Nella città (50 mila abitanti), a popolazione mista di arabi (un terzo) e ebrei, la polizia è stata rinforzata da centinaia di agenti. Dozzine di persone delle due comunità sono intanto state arrestate in relazione alle violenze e agli atti di vandalismo commessi nel corso dei disordini, che hanno visto la devastazione di decine di negozi e un centinaio di automobili danneggiate.

La tensione sembra però estendersi anche ad altri centri e per questo motivo le forze dell'ordine si sono dispiegate anche in altre località del paese, come nei villaggi arabi della Galilea, dove potrebbero scoppiare manifestazioni violente. A questo clima teso sembrano inoltre contribuire anche gli scambi di accuse di pogrom tra esponenti politici arabi e ebrei, che reciprocamente scaricano sulla parte avversaria la responsabilità dei disordini.

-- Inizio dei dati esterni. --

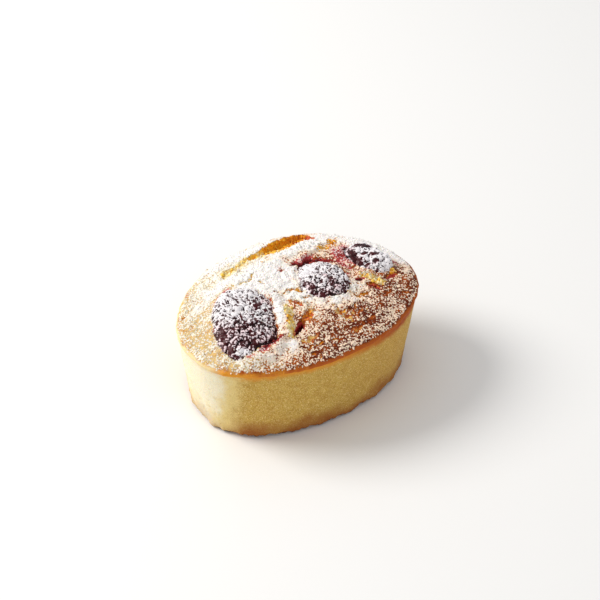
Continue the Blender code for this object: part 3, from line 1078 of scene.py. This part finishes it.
# %% Adding nodes
def feed(tree, socket, value):
    """Link a wire or another node's socket to a socket, or set the socket to a value."""
    if isinstance(value, Wire):
        value = value.socket
    if isinstance(value, bpy.types.NodeSocket):
        tree.links.new(value, socket)
    elif socket.type == "RGBA" and len(value) == 3:
        socket.default_value = (*value, 1.0)
    else:
        socket.default_value = value


def add_node(tree, kind, settings=None, sockets=None):
    """Add a node: its settings first, then the value or the link of each of its sockets."""
    node = tree.nodes.new(kind)
    for name, value in (settings or {}).items():
        setattr(node, name, value)
    for name, value in (sockets or {}).items():
        feed(tree, node.inputs[name], value)
    return node


# %% Shader sums
class Wire:
    """One shader socket. Sums on wires add Math nodes."""

    def __init__(self, finish, socket):
        self.finish = finish
        self.socket = socket

    def maths(self, operation, *values):
        """Add a Math node on some values."""
        sockets = dict(enumerate(values))
        return self.finish.node("ShaderNodeMath", {"operation": operation}, sockets)

    def __add__(self, other):
        return self.maths("ADD", self, other)

    __radd__ = __add__

    def __sub__(self, other):
        return self.maths("SUBTRACT", self, other)

    def __rsub__(self, other):
        return self.maths("SUBTRACT", other, self)

    def __mul__(self, other):
        return self.maths("MULTIPLY", self, other)

    __rmul__ = __mul__

    def rise(self, low, high):
        """0 where the value is low, 1 where it is high, with a soft start and end."""
        sockets = {"Value": self, "From Min": low, "From Max": high}
        return self.finish.node("ShaderNodeMapRange", {"interpolation_type": "SMOOTHSTEP"}, sockets)

    def across(self, span):
        """0 where a span in millimetres starts, 1 where it ends."""
        start, end = span
        return self.rise(start * MM, end * MM)


# %% [markdown]
# `Finish` starts a material from the Principled shader. What is the same all over a piece is set on
# the shader's own sockets, and what varies is built up from noise, from the place on the piece and
# from the numbers kept on its mesh.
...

CIPRO: QUARTO INCONTRO TRA PRESIDENTI PER RIUNIFICAZIONE

È previsto oggi il quarto incontro del dialogo per la riunificazione dell’isola tra il presidente greco-cipriota Dimitris Christofias e quello turco-cipriota Mehmet Ali Talat; alla riunione, che si svolgerà in una località nella zona cuscinetto sotto il controllo Onu tra le due parti dell’isola, partecipa anche dell’inviato speciale del segretario generale dell’Onu Alexander Downer. Il processo politico è stato avviato su iniziativa del presidente Christofias all’indomani della sua elezione a febbraio, ma dopo un notevole slancio e progressi positivi ha incontrato problemi sulla definizione del futuro assetto dell’isola: se i turco-ciprioti insistono per una struttura federale con una forte autonomia, i greco-ciprioti vorrebbero una sorta di confederazione più integrata. Resta aperto anche lo spinoso problema dei risarcimenti per i circa 240 mila greco-ciprioti che hanno perso le loro proprietà nella parte nord dell’isola, dopo l’occupazione turca del 1974 seguita a un fallito colpo di stato di nazionalisti greco-ciprioti per annettere l’isola alla Grecia. Nei giorni scorsi, per incoraggiare il dialogo tra le parti, si sono recati a Cipro l’ex presidente americano Jimmy Carter, l’arcivescovo sudafricano Desmond Tutu e l’ex ministro degli Esteri algerino Lakhdar Brahimi, in qualità di facilitatori.